SOURCE DATA:
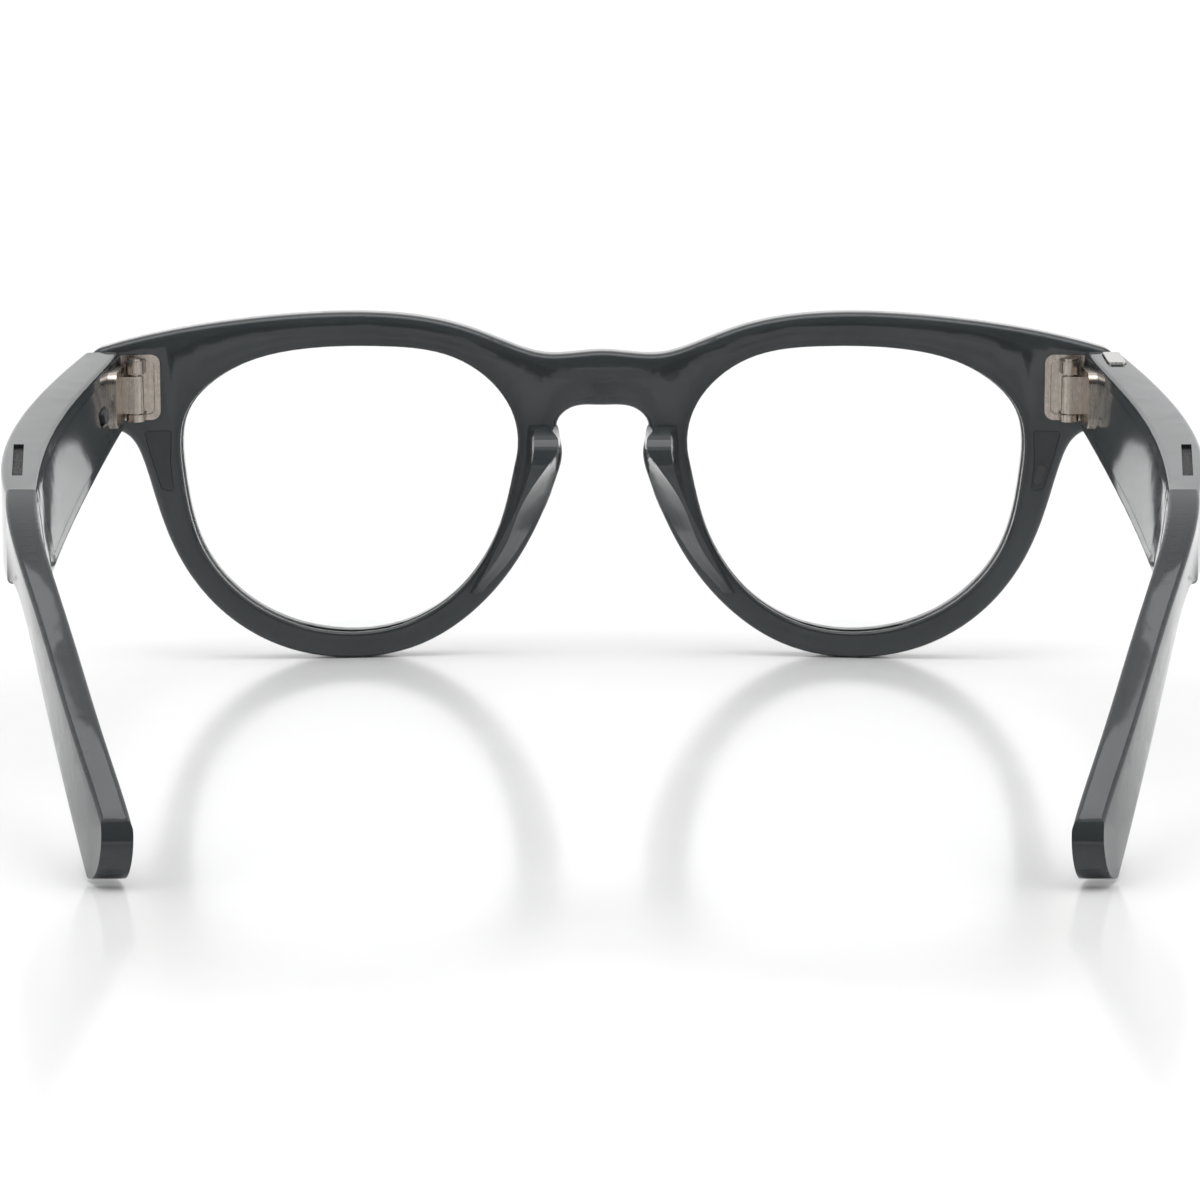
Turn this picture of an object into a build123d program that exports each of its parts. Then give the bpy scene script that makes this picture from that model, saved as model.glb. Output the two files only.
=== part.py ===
"""Smart glasses: front with lenses and camera, two folding temples that hold the electronics.

Millimetres, +Z up. The front faces -Y, the temples run towards +Y, and the wearer's left is +X.
The glasses stand open on a table, on the bottoms of both rims and on both temple tips.
Every left-hand piece that has a twin is built at +X and mirrored for the right.
"""
from build123d import *
import math
import os

# ---- front -------------------------------------------------------------------------------
FACE_RADIUS = 330.0        # wrap of the front about a vertical axis, at its rear surface
FRONT_THICK = 5.4          # front to rear through the rims
LENS_X = 36.6              # centre of each lens
LENS_Z = 24.7
OPENING_HALF = (24.0, 20.8)    # half width and half height of the lens opening
LENS_RADIUS = 180.0        # front surface of the clear lenses
LENS_THICK = 2.0
LENS_SET_IN = 1.2          # lens front surface behind the front of the rim
LENS_EDGE = 1.0            # how far the lens edge runs into its groove
OUTLINE_ROUND = 1.1        # rounding of the rear and front outer edges
OPENING_ROUND = 0.55       # rounding of the edges round each lens

# ---- temples -----------------------------------------------------------------------------
TEMPLE_START = 4.0         # where a temple is laid out from; its end is cut to the front
SEAM_Y = 98.0              # joint between the housing and the tip
TEMPLE_TOP = 45.3          # height of the top edge at TEMPLE_START
TEMPLE_SLOPE = 0.08        # drop of the top edge per mm
TEMPLE_HEIGHT = 11.6
WALL = 1.1                 # temple housing walls
BEND_RADIUS = 20.0
BEND_ANGLE = 33.5          # slope of the tip below horizontal, degrees
SECTION_ROUND = 0.65       # rounding of the long edges of a temple
SEAM_GAP = 0.06            # hairline between a cover and its housing
TIP_SPREAD = 0.3           # how much thicker the bottom of a tip is than its top
TIP_END_REACH = 5.0        # length of the rounded end of a tip
TENON_START = 93.0         # front end of the tongue that joins a tip to its housing
TENON_INSET = 2.4

# ---- hinge -------------------------------------------------------------------------------
PIN_X = 66.6
PIN_Y = 8.0
PIN_DIA = 1.2
PIN_HEAD = (2.0, 0.4)      # diameter and thickness
KNUCKLE_DIA = 2.5
PIN_CLEAR = 0.03           # radial clearance of the temple knuckle on the pin
FOLD_GAP = 0.3             # gap between the front and the end of a temple
BRACKET_X = (63.4, 69.8)
BRACKET_Z = (35.2, 44.6)
BRACKET_DEEP = 0.9
CUP_MARGIN = 0.8           # rim round the sunk middle of the bracket
CUP_DEEP = 0.35
KNUCKLE_TOP = (42.2, 44.0)
KNUCKLE_MID = (36.6, 41.9)
KNUCKLE_LOW = (35.4, 36.4)
LEAF_X = (68.2, 69.5)
LEAF_Y = (7.0, 17.0)
LEAF_Z = (35.3, 43.2)

# ---- electronics -------------------------------------------------------------------------
CAMERA_X = 67.6
CAMERA_Z = 39.9
WINDOW_DIA = 7.4
BUTTON_X = (71.1, 73.5)
BUTTON_Y = (7.8, 15.8)
BUTTON_PROUD = 0.35
BUTTON_TRAVEL = 0.4
BUTTON_CLEAR = 0.15
SWITCH_Y = (22.0, 26.0)
SWITCH_TRAVEL = 2.0
SWITCH_PROUD = 0.4
BAY_Y = (18.0, 91.0)       # hollow of the housing
COVER_Y = (19.5, 90.0)     # inner cover
VENT_Y = (71.0, 90.0)
VENT_X = 75.1              # outer edge of the vent at its front end
VENT_WIDTH = 1.3
VENT_TAPER = 0.125         # inward run of the vent per mm

# Half outline of the front seen square on: (x, z), middle of the brow to the corner.
BROW = [(0, 44.4), (8.5, 44.0), (14, 45.7), (20, 48.0), (28, 49.7), (37.5, 50.2), (50, 49.5),
        (62, 47.9), (71.6, 45.7)]
# From under the endpiece round the bottom of the rim and up the nose to the bridge.
RIM = [(70.4, 33.9), (67.6, 32.4), (66.1, 29.4), (64.35, 23.4), (61.3, 15.2), (54.5, 6.3),
       (46.0, 1.3), (36.4, -0.3), (27.0, 1.3), (18.5, 6.6), (12.4, 13.8), (8.6, 21.0), (6.6, 26.2),
       (5.95, 30.5), (6.6, 34.0), (4.8, 36.0), (0, 36.5)]
# Lens opening, clockwise from the nose side.
OPENING = [(12.6, 28.6), (14.4, 37.9), (21.1, 43.35), (32.0, 45.25), (43.0, 45.0), (53.0, 42.4),
           (59.9, 36.0), (60.4, 27.0), (57.8, 16.3), (50.7, 8.0), (40.2, 3.8), (30.0, 4.3),
           (21.6, 8.9), (15.7, 17.2)]
# Top edge of a temple housing: (y, outer x, inner x at the top, inner x at the bottom).
HOUSING_STATIONS = [(4.0, 73.7, 68.8, 68.6), (24, 75.6, 70.1, 68.5), (48, 76.8, 71.2, 68.3),
                    (72, 76.2, 70.8, 67.9), (98, 72.4, 68.6, 67.1)]
# Tip: (distance along the top edge from the seam, outer x, thickness, height, how far the bottom
# leans outwards).
TIP_STATIONS = [(0, 72.4, 3.8, 11.6, -0.3), (12, 70.2, 3.7, 10.4, 0.0), (24, 66.4, 3.6, 9.9, 0.6),
                (38, 62.1, 3.6, 9.6, 1.4), (50, 58.3, 3.6, 9.4, 2.1), (61.7, 54.7, 3.5, 9.2, 2.5)]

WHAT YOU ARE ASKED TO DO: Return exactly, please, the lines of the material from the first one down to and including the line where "hold the electronics." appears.

EXERCISE RESPONSE:
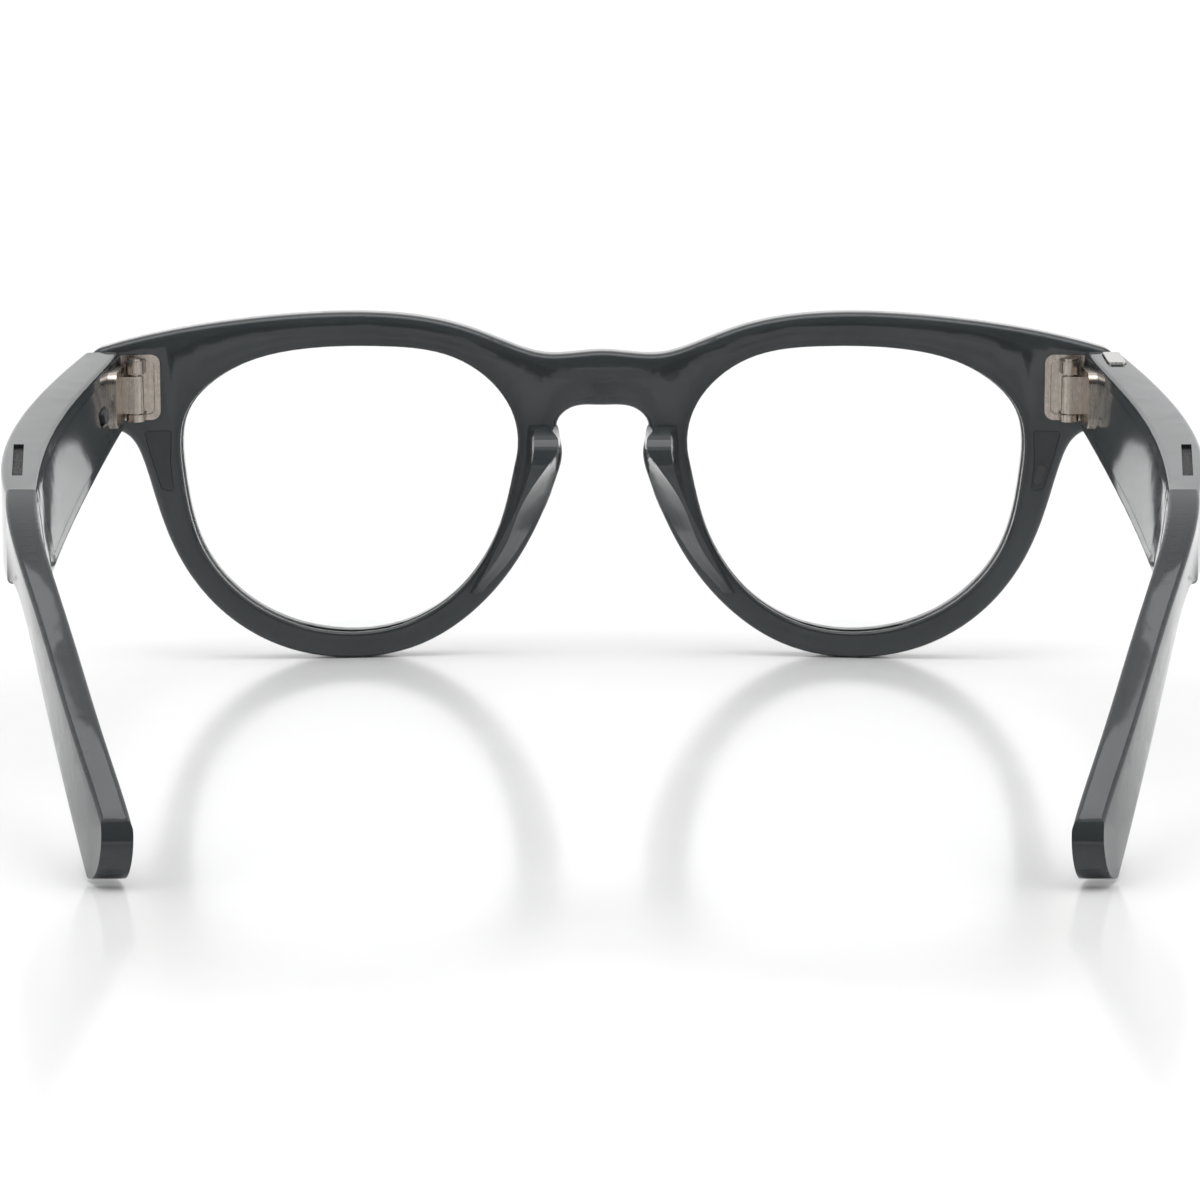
Turn this picture of an object into a build123d program that exports each of its parts. Then give the bpy scene script that makes this picture from that model, saved as model.glb. Output the two files only.
=== part.py ===
"""Smart glasses: front with lenses and camera, two folding temples that hold the electronics.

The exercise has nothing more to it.